The general significance of the long controversy in regard to fugitive slaves can best be understood by tracing the development as a sectional issue of the question at the bottom of it, namely, the obligation to restore fugitives to their masters. The creation of a line dividing the free North from the slaveholding South in the early years of our national history, and the enactment of the first Fugitive Slave Law, by which the general government assumed a certain responsibility for runaways, led to the opening of the question. From that time on, the steadily increasing number of escapes, together with the spread of the underground system, which made these escapes almost uniformly successful, kept the question open. Operations along the secret lines constantly caused aggravation in the South; and the pursuit of passengers, mobs and violence were results widely witnessed in the North. The other questions between the sections were subject to compromise, but party action could not control the workings of the Underground Railroad. The stirring sights and affecting stories with which the North became acquainted through the stealthy migration of slaves were well adapted to make abolitionists rapidly, and the consequence was more aggravation on both sides. The practice of midnight emancipation in Northern states during the early years was accompanied, not unnaturally, with the formulation and statement of the principle of immediatism in neighborhoods where underground methods were familiar. Thus the way was prepared for Garrison and his talented coworkers, whose eloquent tongues and pens could no more be controlled by pro-slavery forces than could the Underground Railroad itself. Agitation reacted upon the Road and increased its activity; this caused counter agitation by Southerners in and out of Congress until a more rigorous Fugitive Slave Law was secured.

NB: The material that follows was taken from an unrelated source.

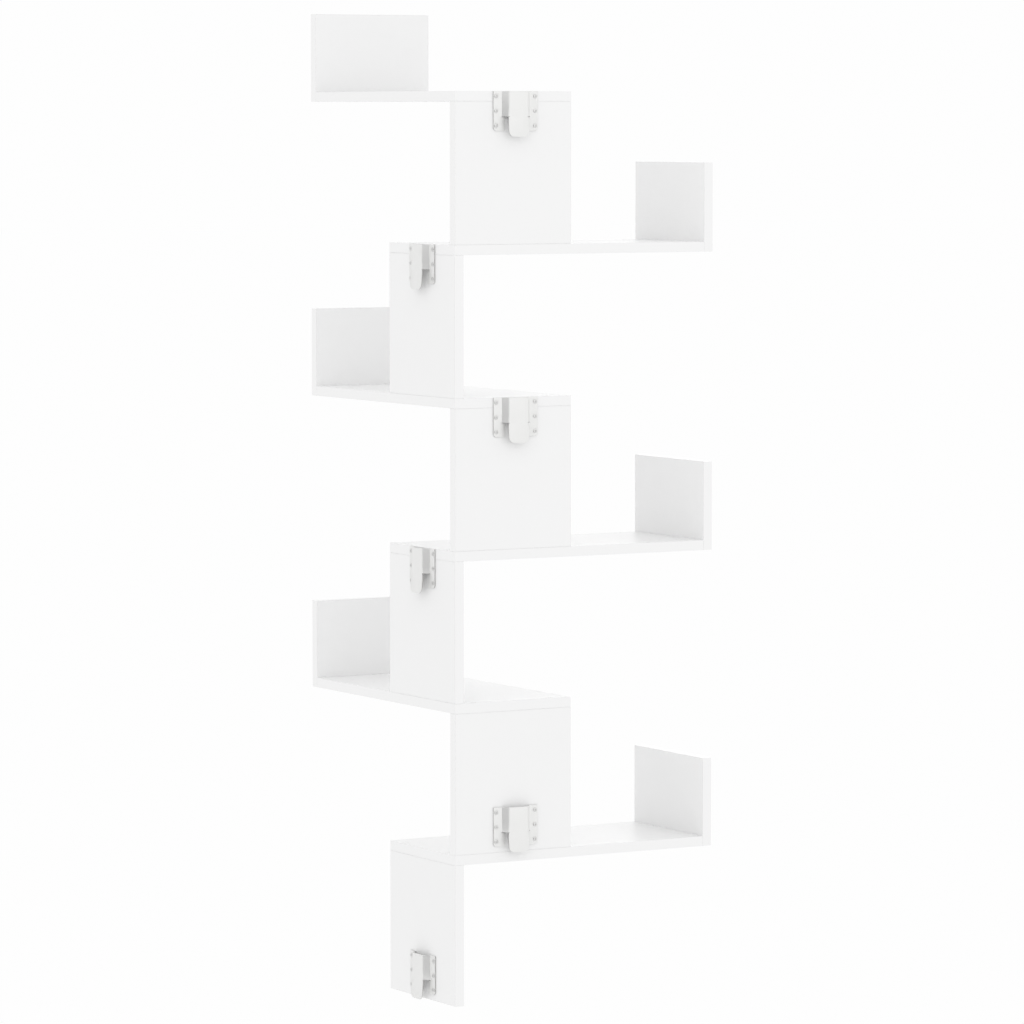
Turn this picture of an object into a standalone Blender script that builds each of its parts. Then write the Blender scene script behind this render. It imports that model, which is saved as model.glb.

The Compromise of 1850 failed to reconcile the sections: Northern men despised the Fugitive Slave Law, and displayed greater zeal than ever before in aiding runaway slaves. Thus, in the later stages of the controversy, as from its beginning, the fugitive was a successful missionary in the cause of freedom. Personal liberty laws were passed by the free states to defend him; Uncle Tom's Cabin was written to portray to the world his aspirations for liberty and his endeavors to secure it; John Brown devised a "subterranean pass way" to assist him, as a part of the great scheme of liberation that failed at Harper's Ferry. One of the chief reasons for withdrawing from the Union assigned by the seceding states was the bad faith of the North in refusing to surrender fugitives. At the outbreak of the Civil War large numbers of slaves sought refuge with the Union forces, the government soon found it impracticable to restore them, and disavowed all responsibility for them in 1862. By the Proclamation of Emancipation slavery was abolished within the area of the disloyal states, and the controversy became merely formal, the loyal slave states striving to maintain an abstract right based by them upon the Constitution. In 1864, however, they were forced to yield, and the fugitive slave legislation was repealed. The year following witnessed the cancellation of the fugitive slave clause in the Constitution by the amendment of that instrument. In view of all this it is safe to say that the Underground Railroad was one of the greatest forces which brought on the Civil War, and thus destroyed slavery.


[APPENDIX A]

CONSTITUTIONAL PROVISIONS AND NATIONAL ACTS RELATIVE TO FUGITIVE SLAVES, 1787-1850

Fugitive Clause in Northwest Ordinance of 1787. [Chapter II, p. 20.]

1787, July 13. Art. VI. "There shall be neither slavery nor involuntary servitude in the said Territory, otherwise than in the punishment of crimes, whereof the party shall have been duly convicted; provided, always, that any person escaping into the same, from whom labor or service is lawfully claimed in any one of the original States, such fugitive may be lawfully reclaimed and conveyed to the person claiming his or her labor or service aforesaid." Read first time, July 11, 1787. Passed July 13, 1787.—Journals of Congress, XII, 84, 92.

Fugitive Clause in the Constitution. [Chapter II, p. 20.]

1787, Sept. 13. Art. IV, § 2. "No person held to service or labor in one State, under the laws thereof, escaping into another, shall, in consequence of any law or regulation therein, be discharged from such service or labor, but shall be delivered up on claim of the party to whom such service or labor may be due."—Revised Statutes of the United States, I, 18.